リセとソレイユに関しては、そのキャラを単体で激推ししているというよりも、好きな作品の中で比較的影の薄いキャラクターを、敢えて取り上げたくて選んでいる側面があるような気がします。ストーリーのある作品で特定のキャラに愛着がわくことが、ひょっとしたらあまりないのかもしれない。

ついに名前も分からない奴が出てきてしまった。

映画監督・石橋義正による、2000年のテレビ番組「vermilion pleasure night」。アートとコントを足して2で割らずに闇鍋にしたような、当時のテレ東深夜らしい前衛的な番組で、女優やファッションモデルなどを積極的に起用した、シュールなコントや映像作品などを次々に放送していきました。監督の近作「唄う六人の女」の原型となったコーナーも、この番組の中で放送されています。
おそらく世間的には「マネキンドラマ『オー!マイキー』の原作をやっていた番組」と説明されることが多いと思います。しかし最近では「20年前にアンミカがレギュラーで出てた番組」と言ったほうが引きがあるかもしれません。この番組ではめちゃくちゃな怪演と顔芸の人だったから、まさか20年後に、あんなトークで世に出るタイプのタレントになっているなんて思いもしませんでした。クイズの正解に感極まって、他の出演者やスタッフを全員銃殺してしまうような人だったのに(※コントの一部として)。

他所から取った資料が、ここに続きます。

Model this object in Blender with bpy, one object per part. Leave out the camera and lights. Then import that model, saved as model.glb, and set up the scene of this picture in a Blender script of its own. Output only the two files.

ミッドナイト・クッキングは、この番組で放送されたコントのひとつ。料理番組の司会者が毎回テーマに沿って料理を作ろうとするのですが、目隠し手錠をさせられたり、割腹したり腕を折ったりシンナー吸ったりとやりたい放題で、毎回まともに料理を作れないまま終了してしまう……という、ぶっ飛んだ難解な映像も多く放送していたこの番組の中では、どうかしているポイントがわかりやすい内容。コント単位では一番好きかもしれません。Cathy's Houseのキャシーとか、非行少女・孝子の本間孝子とか、他にも好きなキャラはいっぱいいるんですが。
イラストの中で酢の瓶に口をつけているのは、気が狂って直接飲んでいるわけではなく、酢飯を作るための霧吹きより手軽な方法として、酢を口に含んでいるシーンの再現(動画2:26あたり)。何を言っているか分からないと思いますが、本当にそうなのだからそうとしか言えない。
依頼時に資料として番組DVDを渡しはしたものの、シチュエーションに関しては何も指定していなかったので、このシーンのイラストが上がってきたのには爆笑しました。やっぱり身内コミッションはクライアントの好みを熟知しているから最高だぜ。

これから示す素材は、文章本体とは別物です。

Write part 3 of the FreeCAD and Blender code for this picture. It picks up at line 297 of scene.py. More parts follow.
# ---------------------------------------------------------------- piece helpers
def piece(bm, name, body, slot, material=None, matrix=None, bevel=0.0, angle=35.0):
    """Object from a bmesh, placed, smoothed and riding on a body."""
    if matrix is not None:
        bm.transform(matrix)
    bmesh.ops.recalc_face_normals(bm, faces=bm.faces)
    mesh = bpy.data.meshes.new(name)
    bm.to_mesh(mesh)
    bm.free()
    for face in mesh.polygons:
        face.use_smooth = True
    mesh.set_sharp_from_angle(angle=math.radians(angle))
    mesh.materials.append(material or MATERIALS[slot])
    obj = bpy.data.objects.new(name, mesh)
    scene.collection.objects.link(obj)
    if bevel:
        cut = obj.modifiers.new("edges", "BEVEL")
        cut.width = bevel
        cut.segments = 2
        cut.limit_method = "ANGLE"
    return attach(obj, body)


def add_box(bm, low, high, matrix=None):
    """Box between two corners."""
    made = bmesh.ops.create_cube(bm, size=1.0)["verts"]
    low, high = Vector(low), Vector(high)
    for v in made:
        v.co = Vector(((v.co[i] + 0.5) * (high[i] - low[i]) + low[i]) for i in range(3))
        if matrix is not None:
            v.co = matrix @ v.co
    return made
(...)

かなり影響を受けた番組なのに、配信に出る気配が全くないので、合法に紹介する手段がほぼ絶たれているのが残念でしょうがありません。DVDがたまに中古で市場に出ていたりするので、そういうところにアップされた動画で興味を持った人は手に取ってみてください。


わかりきったことではあったけれど、改めて並べてみても、変な出自のキャラクターばかりが並んでいます。もっと堂々と初音ミクとかにどハマリすればいいのに、なんなら重音テトだって王道からは外れているのに、そこからさらに一本ズレた通りで沼に落ちてしまう。そういうところがいかにも私だし、これからも人影のない側溝に落ち続けるのでしょう。でも居心地が最高なんだ、この側溝は。

そして描き上げてもらってから、ミッドナイト・クッキングの人以外、つまり実写でないキャラは、全員眼が緑色をしていたことに気づきました。「8人中4人が緑髪だ、フェチが分かりやすすぎる」と、これまでも冗談で言ってきたけれど、自作PCを新調したことから巡り巡って、もっと根の深いフェチが見つかってしまったかもしれません。